By Mike Colpitts
A former Security and Exchange Commission (SEC) prosecutor is launching an aggressive investigation into Real Estate Investment Trusts to recoup millions of dollars in losses for investors, who say they have been misled by investment brokers.
Fort Lauderdale attorney David R. Chase has launched inquiries on behalf of investors in REITs throughout the U.S. and his office telephone is “constantly ringing” with inquiries from damaged investors.
“Most of my clients are older or retired, who have been led to invest in REITS through misrepresentations,” said Chase, who specializes in securities fraud.

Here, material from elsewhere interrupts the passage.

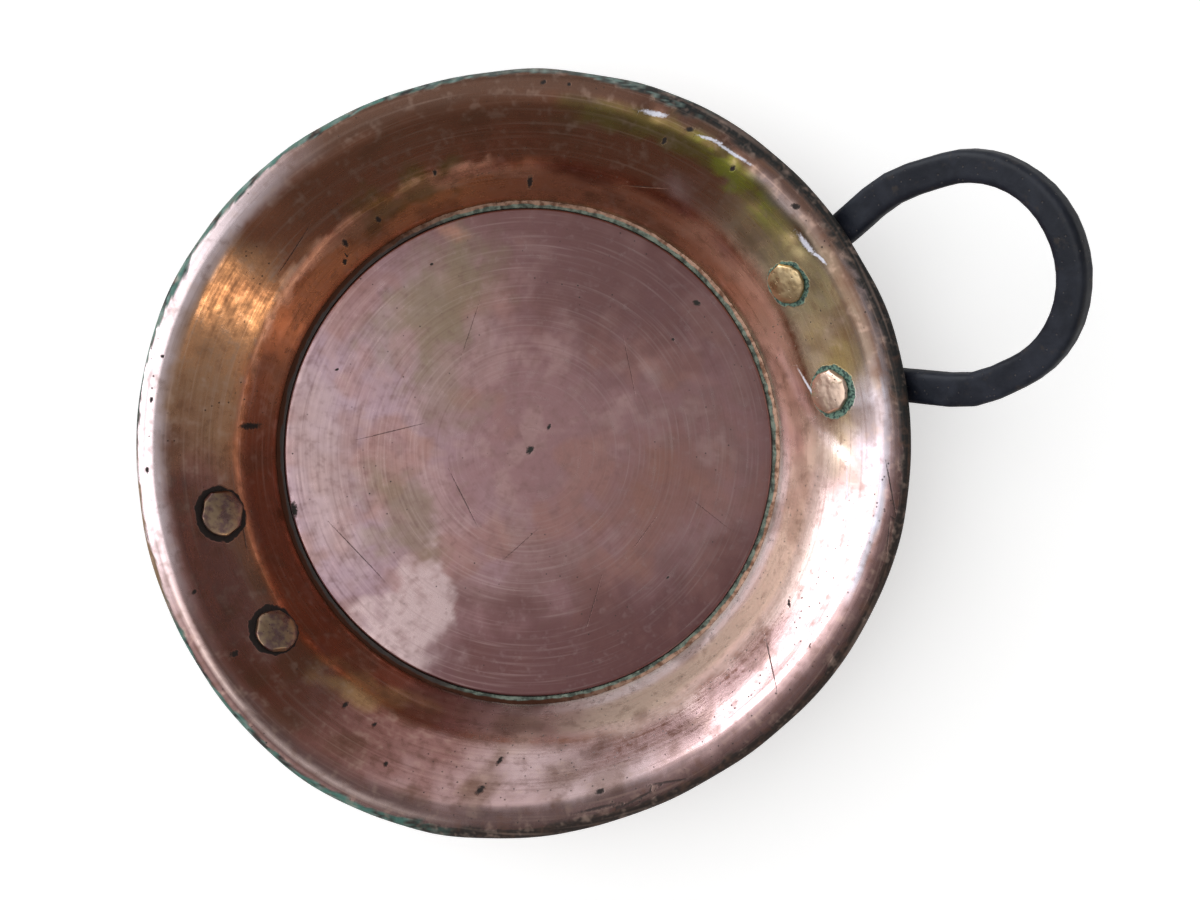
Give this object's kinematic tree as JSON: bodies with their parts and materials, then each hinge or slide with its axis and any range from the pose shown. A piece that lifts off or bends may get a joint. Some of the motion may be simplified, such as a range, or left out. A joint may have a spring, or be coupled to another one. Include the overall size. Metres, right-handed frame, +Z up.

Private and public REITs have been sold by security brokerages “as safe, stable, income-producing and low-risk.” However, the decline in many REITs value has shown otherwise. Investors have found many REITs hard to re-sell as their values plummet on reports on lower earnings and higher vacancy rates, especially in commercial U.S. property in many areas.
The industry blames the real estate crash, but a series of lawsuits are being filed against brokers selling the investments. The cases Chase has been retained to represent clients purchasing REITs in have been for misrepresentations and the “unsuitability for clients.”
During the real estate bubble, REITs were touted as stable, long term investments by brokers selling them because of their tax advantages and historic strength as an asset class.
REITs gather funding to invest in real estate through the sale of stocks and other securities, and then invest in property in an effort to net higher returns for investors, who are able to capitalize on a little known tax loophole. U.S. tax laws allow REITs to not pay any federal income tax as long as they retain only a maximum 10% profit annually and disperse the rest of the profits to investors.
As a result of the tax benefits, many REITs sell large portfolios of stock to increase the amount they are able to invest in real estate construction and investments. However, when the real estate market crashed many REITs traded on Wall Street started selling or merging.
Some real estate analysts contend the inflation in some REITs values have been artificially achieved by firms merging with each other, and selling large volumes of stock as ownership of their companies.
Investors’ cases are able to be settled in arbitration hearings, which are typically settled within nine to ten months instead of being dragged out for years in court, and then forwarded to judges for their final approval. The investments were sold by brokers with purchasers agreeing to binding arbitration as part of their investment agreements.